- Data shown

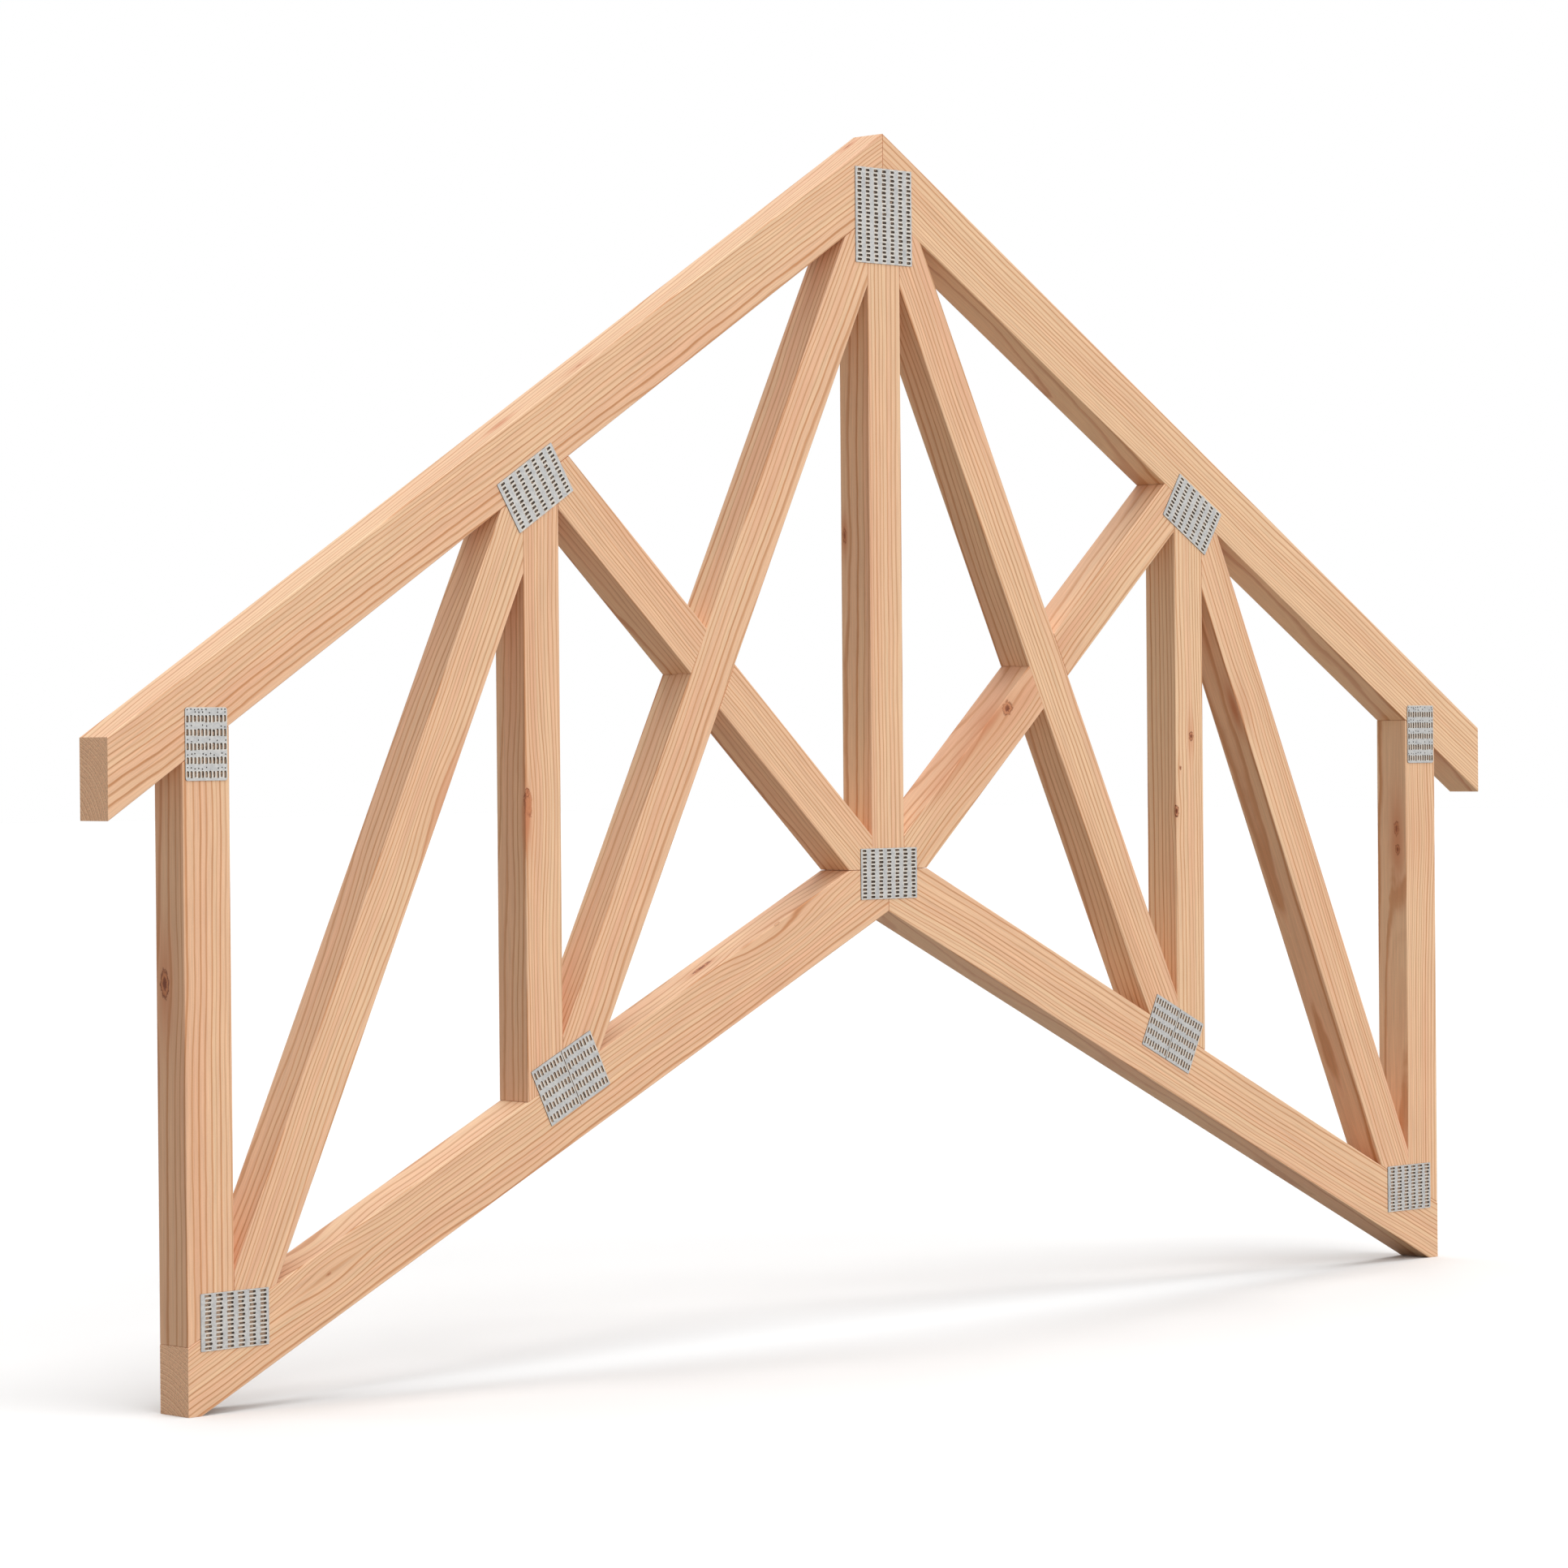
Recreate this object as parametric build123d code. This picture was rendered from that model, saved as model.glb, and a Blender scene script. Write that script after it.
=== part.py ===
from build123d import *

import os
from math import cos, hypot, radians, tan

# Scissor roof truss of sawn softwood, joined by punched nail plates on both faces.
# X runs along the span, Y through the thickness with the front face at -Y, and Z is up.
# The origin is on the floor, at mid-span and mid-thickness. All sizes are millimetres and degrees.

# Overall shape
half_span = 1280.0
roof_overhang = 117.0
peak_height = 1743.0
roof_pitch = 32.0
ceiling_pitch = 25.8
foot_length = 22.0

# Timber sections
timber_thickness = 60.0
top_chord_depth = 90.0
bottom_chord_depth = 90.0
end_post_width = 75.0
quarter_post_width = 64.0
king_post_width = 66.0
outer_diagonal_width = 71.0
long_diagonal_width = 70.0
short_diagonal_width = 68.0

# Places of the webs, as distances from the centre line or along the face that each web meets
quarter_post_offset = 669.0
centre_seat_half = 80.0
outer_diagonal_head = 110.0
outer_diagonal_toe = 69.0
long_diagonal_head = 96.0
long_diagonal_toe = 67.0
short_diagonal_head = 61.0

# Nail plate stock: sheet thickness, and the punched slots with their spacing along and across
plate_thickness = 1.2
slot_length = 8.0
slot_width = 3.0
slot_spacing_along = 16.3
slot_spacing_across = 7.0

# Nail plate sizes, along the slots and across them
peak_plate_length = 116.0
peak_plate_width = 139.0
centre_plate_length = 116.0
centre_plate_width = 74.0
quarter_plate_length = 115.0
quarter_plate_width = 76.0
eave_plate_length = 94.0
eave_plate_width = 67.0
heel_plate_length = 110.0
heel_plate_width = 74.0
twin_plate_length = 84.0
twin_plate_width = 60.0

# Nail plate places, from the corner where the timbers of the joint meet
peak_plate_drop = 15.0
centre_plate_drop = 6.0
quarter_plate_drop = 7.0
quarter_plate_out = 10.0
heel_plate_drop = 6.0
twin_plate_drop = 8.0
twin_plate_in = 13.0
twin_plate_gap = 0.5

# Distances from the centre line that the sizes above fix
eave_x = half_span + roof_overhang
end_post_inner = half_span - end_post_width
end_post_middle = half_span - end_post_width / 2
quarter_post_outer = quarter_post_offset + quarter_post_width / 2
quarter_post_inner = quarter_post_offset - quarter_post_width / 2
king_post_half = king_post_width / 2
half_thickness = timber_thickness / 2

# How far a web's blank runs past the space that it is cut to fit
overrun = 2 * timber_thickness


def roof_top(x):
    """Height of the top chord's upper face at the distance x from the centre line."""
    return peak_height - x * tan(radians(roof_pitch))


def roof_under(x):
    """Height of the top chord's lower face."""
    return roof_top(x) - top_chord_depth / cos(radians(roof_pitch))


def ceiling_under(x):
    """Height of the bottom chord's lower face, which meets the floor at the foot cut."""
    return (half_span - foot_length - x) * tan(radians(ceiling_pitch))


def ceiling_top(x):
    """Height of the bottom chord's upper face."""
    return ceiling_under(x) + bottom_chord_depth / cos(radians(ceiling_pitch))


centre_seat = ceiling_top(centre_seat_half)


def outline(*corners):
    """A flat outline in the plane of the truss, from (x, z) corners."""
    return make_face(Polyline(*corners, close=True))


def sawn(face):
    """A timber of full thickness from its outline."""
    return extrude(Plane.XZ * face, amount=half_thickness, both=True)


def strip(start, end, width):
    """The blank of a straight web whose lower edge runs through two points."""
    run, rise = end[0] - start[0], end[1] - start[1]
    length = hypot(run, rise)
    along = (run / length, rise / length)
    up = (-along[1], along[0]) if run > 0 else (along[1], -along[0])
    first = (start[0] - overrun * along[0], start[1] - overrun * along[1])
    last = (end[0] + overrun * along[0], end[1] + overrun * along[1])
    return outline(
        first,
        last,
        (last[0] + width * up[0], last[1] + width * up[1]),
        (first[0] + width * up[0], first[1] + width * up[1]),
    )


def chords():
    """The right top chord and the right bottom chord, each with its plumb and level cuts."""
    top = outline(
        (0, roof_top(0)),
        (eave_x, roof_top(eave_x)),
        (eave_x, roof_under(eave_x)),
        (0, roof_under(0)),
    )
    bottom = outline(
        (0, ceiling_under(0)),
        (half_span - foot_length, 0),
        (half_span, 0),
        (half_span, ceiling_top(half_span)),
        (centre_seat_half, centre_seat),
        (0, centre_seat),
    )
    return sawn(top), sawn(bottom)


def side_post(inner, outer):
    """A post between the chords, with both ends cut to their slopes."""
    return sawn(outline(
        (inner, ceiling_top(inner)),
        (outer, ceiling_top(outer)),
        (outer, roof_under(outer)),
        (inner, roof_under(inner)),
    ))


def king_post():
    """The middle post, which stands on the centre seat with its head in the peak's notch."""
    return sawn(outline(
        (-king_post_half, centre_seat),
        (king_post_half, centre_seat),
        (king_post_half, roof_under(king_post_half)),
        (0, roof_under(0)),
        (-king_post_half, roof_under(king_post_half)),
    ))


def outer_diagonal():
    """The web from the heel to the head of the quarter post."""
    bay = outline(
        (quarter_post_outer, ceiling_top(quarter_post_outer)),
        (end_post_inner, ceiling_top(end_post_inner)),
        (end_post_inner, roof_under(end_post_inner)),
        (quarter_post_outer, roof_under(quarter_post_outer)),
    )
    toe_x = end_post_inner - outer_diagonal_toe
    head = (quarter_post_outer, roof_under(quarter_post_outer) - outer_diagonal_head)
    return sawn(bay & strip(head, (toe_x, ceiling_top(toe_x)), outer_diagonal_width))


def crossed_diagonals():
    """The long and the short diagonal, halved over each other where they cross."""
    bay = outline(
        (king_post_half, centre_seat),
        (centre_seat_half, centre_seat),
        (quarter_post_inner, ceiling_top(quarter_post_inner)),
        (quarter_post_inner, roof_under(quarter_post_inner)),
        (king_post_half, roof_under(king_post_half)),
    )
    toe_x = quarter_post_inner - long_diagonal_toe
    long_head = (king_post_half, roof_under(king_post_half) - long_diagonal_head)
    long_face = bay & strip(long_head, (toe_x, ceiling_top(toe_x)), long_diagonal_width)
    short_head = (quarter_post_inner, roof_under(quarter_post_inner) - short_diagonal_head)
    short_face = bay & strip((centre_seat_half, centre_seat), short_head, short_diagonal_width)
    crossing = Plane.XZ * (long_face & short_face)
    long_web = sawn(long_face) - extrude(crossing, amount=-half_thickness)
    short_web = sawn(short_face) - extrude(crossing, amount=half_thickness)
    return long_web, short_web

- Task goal
Copy out the whole listing, exactly as written.

- Solution
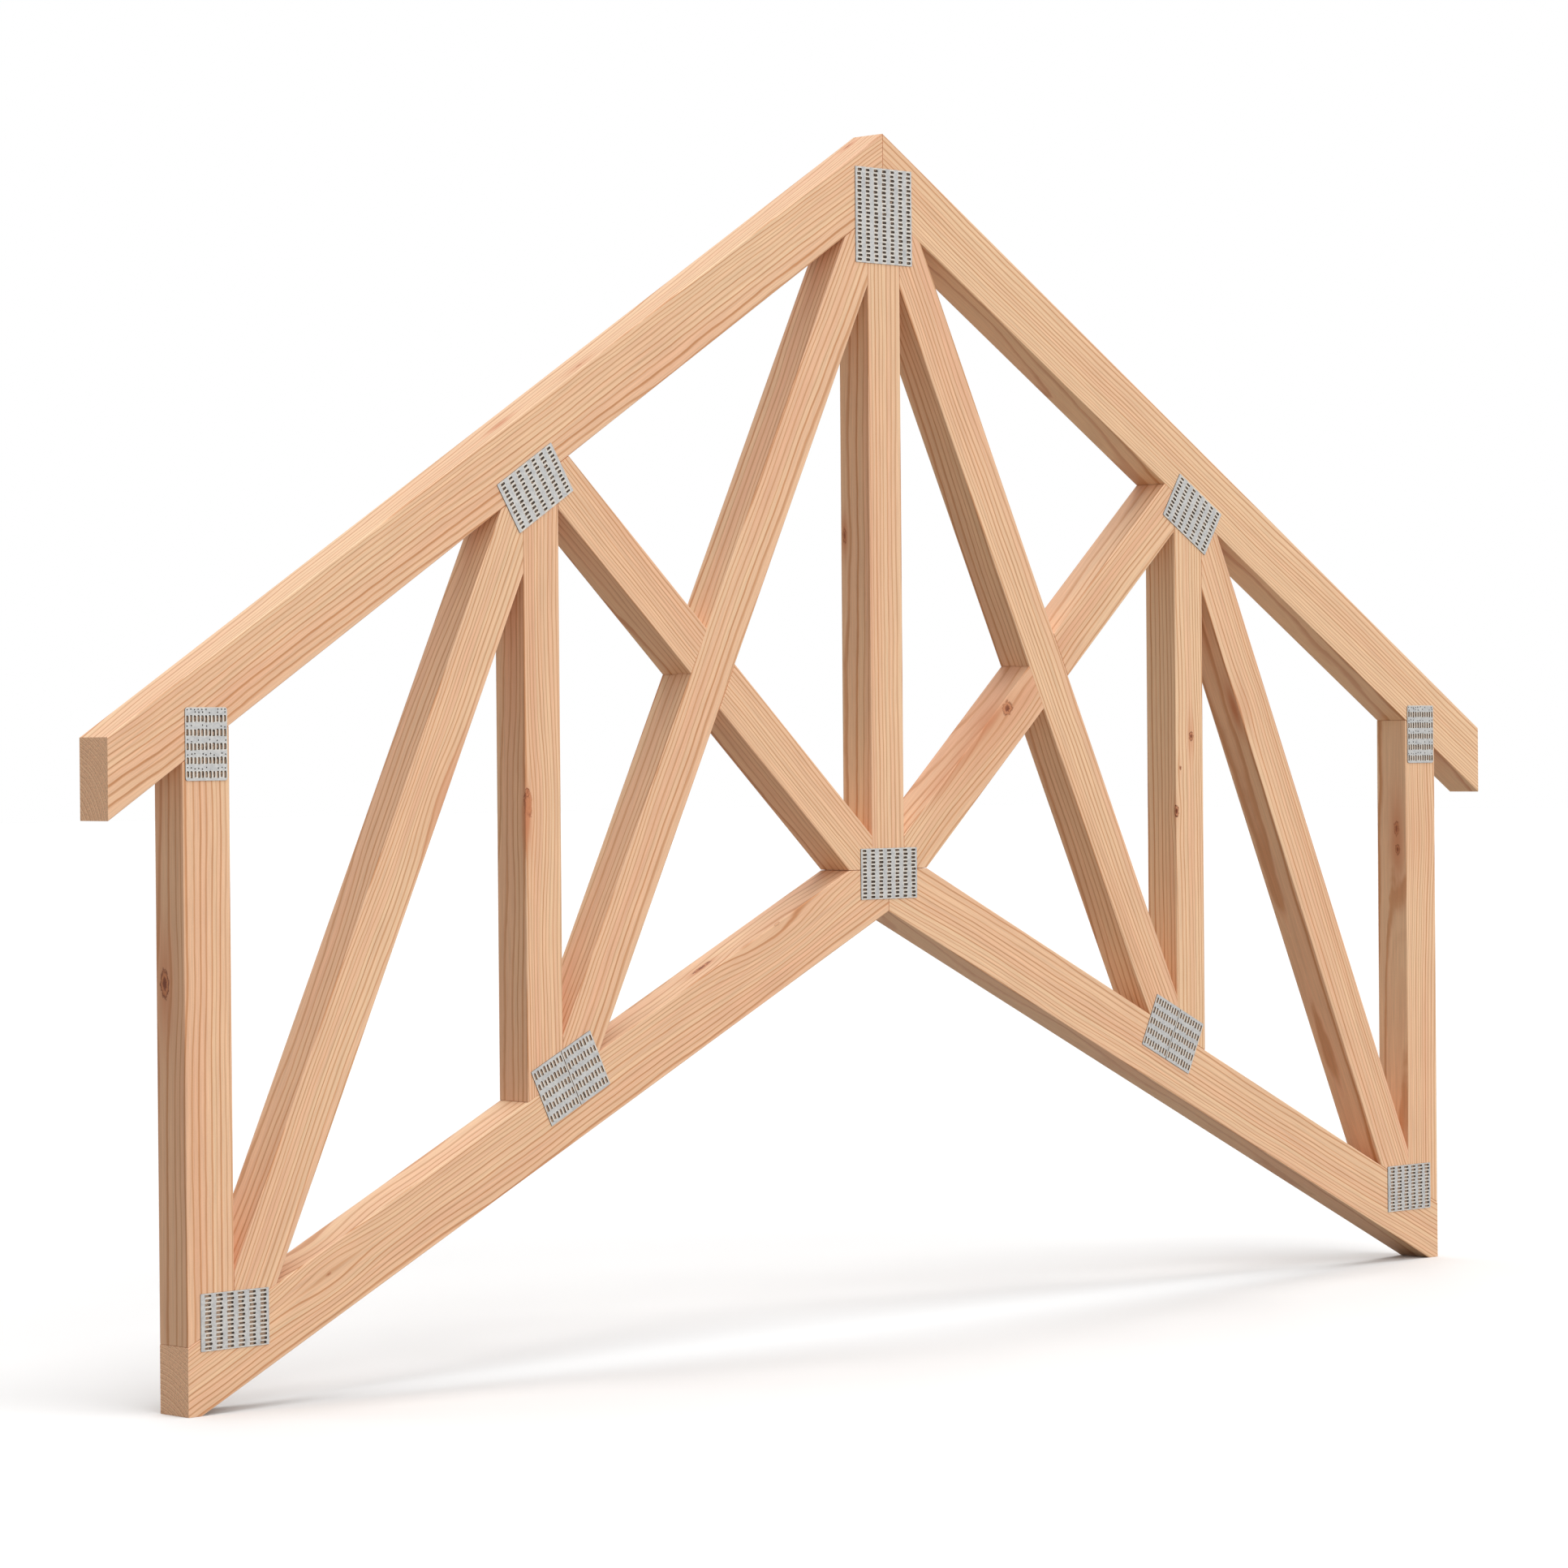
Recreate this object as parametric build123d code. This picture was rendered from that model, saved as model.glb, and a Blender scene script. Write that script after it.
=== part.py ===
from build123d import *

import os
from math import cos, hypot, radians, tan

# Scissor roof truss of sawn softwood, joined by punched nail plates on both faces.
# X runs along the span, Y through the thickness with the front face at -Y, and Z is up.
# The origin is on the floor, at mid-span and mid-thickness. All sizes are millimetres and degrees.

# Overall shape
half_span = 1280.0
roof_overhang = 117.0
peak_height = 1743.0
roof_pitch = 32.0
ceiling_pitch = 25.8
foot_length = 22.0

# Timber sections
timber_thickness = 60.0
top_chord_depth = 90.0
bottom_chord_depth = 90.0
end_post_width = 75.0
quarter_post_width = 64.0
king_post_width = 66.0
outer_diagonal_width = 71.0
long_diagonal_width = 70.0
short_diagonal_width = 68.0

# Places of the webs, as distances from the centre line or along the face that each web meets
quarter_post_offset = 669.0
centre_seat_half = 80.0
outer_diagonal_head = 110.0
outer_diagonal_toe = 69.0
long_diagonal_head = 96.0
long_diagonal_toe = 67.0
short_diagonal_head = 61.0

# Nail plate stock: sheet thickness, and the punched slots with their spacing along and across
plate_thickness = 1.2
slot_length = 8.0
slot_width = 3.0
slot_spacing_along = 16.3
slot_spacing_across = 7.0

# Nail plate sizes, along the slots and across them
peak_plate_length = 116.0
peak_plate_width = 139.0
centre_plate_length = 116.0
centre_plate_width = 74.0
quarter_plate_length = 115.0
quarter_plate_width = 76.0
eave_plate_length = 94.0
eave_plate_width = 67.0
heel_plate_length = 110.0
heel_plate_width = 74.0
twin_plate_length = 84.0
twin_plate_width = 60.0

# Nail plate places, from the corner where the timbers of the joint meet
peak_plate_drop = 15.0
centre_plate_drop = 6.0
quarter_plate_drop = 7.0
quarter_plate_out = 10.0
heel_plate_drop = 6.0
twin_plate_drop = 8.0
twin_plate_in = 13.0
twin_plate_gap = 0.5

# Distances from the centre line that the sizes above fix
eave_x = half_span + roof_overhang
end_post_inner = half_span - end_post_width
end_post_middle = half_span - end_post_width / 2
quarter_post_outer = quarter_post_offset + quarter_post_width / 2
quarter_post_inner = quarter_post_offset - quarter_post_width / 2
king_post_half = king_post_width / 2
half_thickness = timber_thickness / 2

# How far a web's blank runs past the space that it is cut to fit
overrun = 2 * timber_thickness


def roof_top(x):
    """Height of the top chord's upper face at the distance x from the centre line."""
    return peak_height - x * tan(radians(roof_pitch))


def roof_under(x):
    """Height of the top chord's lower face."""
    return roof_top(x) - top_chord_depth / cos(radians(roof_pitch))


def ceiling_under(x):
    """Height of the bottom chord's lower face, which meets the floor at the foot cut."""
    return (half_span - foot_length - x) * tan(radians(ceiling_pitch))


def ceiling_top(x):
    """Height of the bottom chord's upper face."""
    return ceiling_under(x) + bottom_chord_depth / cos(radians(ceiling_pitch))


centre_seat = ceiling_top(centre_seat_half)


def outline(*corners):
    """A flat outline in the plane of the truss, from (x, z) corners."""
    return make_face(Polyline(*corners, close=True))


def sawn(face):
    """A timber of full thickness from its outline."""
    return extrude(Plane.XZ * face, amount=half_thickness, both=True)


def strip(start, end, width):
    """The blank of a straight web whose lower edge runs through two points."""
    run, rise = end[0] - start[0], end[1] - start[1]
    length = hypot(run, rise)
    along = (run / length, rise / length)
    up = (-along[1], along[0]) if run > 0 else (along[1], -along[0])
    first = (start[0] - overrun * along[0], start[1] - overrun * along[1])
    last = (end[0] + overrun * along[0], end[1] + overrun * along[1])
    return outline(
        first,
        last,
        (last[0] + width * up[0], last[1] + width * up[1]),
        (first[0] + width * up[0], first[1] + width * up[1]),
    )


def chords():
    """The right top chord and the right bottom chord, each with its plumb and level cuts."""
    top = outline(
        (0, roof_top(0)),
        (eave_x, roof_top(eave_x)),
        (eave_x, roof_under(eave_x)),
        (0, roof_under(0)),
    )
    bottom = outline(
        (0, ceiling_under(0)),
        (half_span - foot_length, 0),
        (half_span, 0),
        (half_span, ceiling_top(half_span)),
        (centre_seat_half, centre_seat),
        (0, centre_seat),
    )
    return sawn(top), sawn(bottom)


def side_post(inner, outer):
    """A post between the chords, with both ends cut to their slopes."""
    return sawn(outline(
        (inner, ceiling_top(inner)),
        (outer, ceiling_top(outer)),
        (outer, roof_under(outer)),
        (inner, roof_under(inner)),
    ))


def king_post():
    """The middle post, which stands on the centre seat with its head in the peak's notch."""
    return sawn(outline(
        (-king_post_half, centre_seat),
        (king_post_half, centre_seat),
        (king_post_half, roof_under(king_post_half)),
        (0, roof_under(0)),
        (-king_post_half, roof_under(king_post_half)),
    ))


def outer_diagonal():
    """The web from the heel to the head of the quarter post."""
    bay = outline(
        (quarter_post_outer, ceiling_top(quarter_post_outer)),
        (end_post_inner, ceiling_top(end_post_inner)),
        (end_post_inner, roof_under(end_post_inner)),
        (quarter_post_outer, roof_under(quarter_post_outer)),
    )
    toe_x = end_post_inner - outer_diagonal_toe
    head = (quarter_post_outer, roof_under(quarter_post_outer) - outer_diagonal_head)
    return sawn(bay & strip(head, (toe_x, ceiling_top(toe_x)), outer_diagonal_width))


def crossed_diagonals():
    """The long and the short diagonal, halved over each other where they cross."""
    bay = outline(
        (king_post_half, centre_seat),
        (centre_seat_half, centre_seat),
        (quarter_post_inner, ceiling_top(quarter_post_inner)),
        (quarter_post_inner, roof_under(quarter_post_inner)),
        (king_post_half, roof_under(king_post_half)),
    )
    toe_x = quarter_post_inner - long_diagonal_toe
    long_head = (king_post_half, roof_under(king_post_half) - long_diagonal_head)
    long_face = bay & strip(long_head, (toe_x, ceiling_top(toe_x)), long_diagonal_width)
    short_head = (quarter_post_inner, roof_under(quarter_post_inner) - short_diagonal_head)
    short_face = bay & strip((centre_seat_half, centre_seat), short_head, short_diagonal_width)
    crossing = Plane.XZ * (long_face & short_face)
    long_web = sawn(long_face) - extrude(crossing, amount=-half_thickness)
    short_web = sawn(short_face) - extrude(crossing, amount=half_thickness)
    return long_web, short_web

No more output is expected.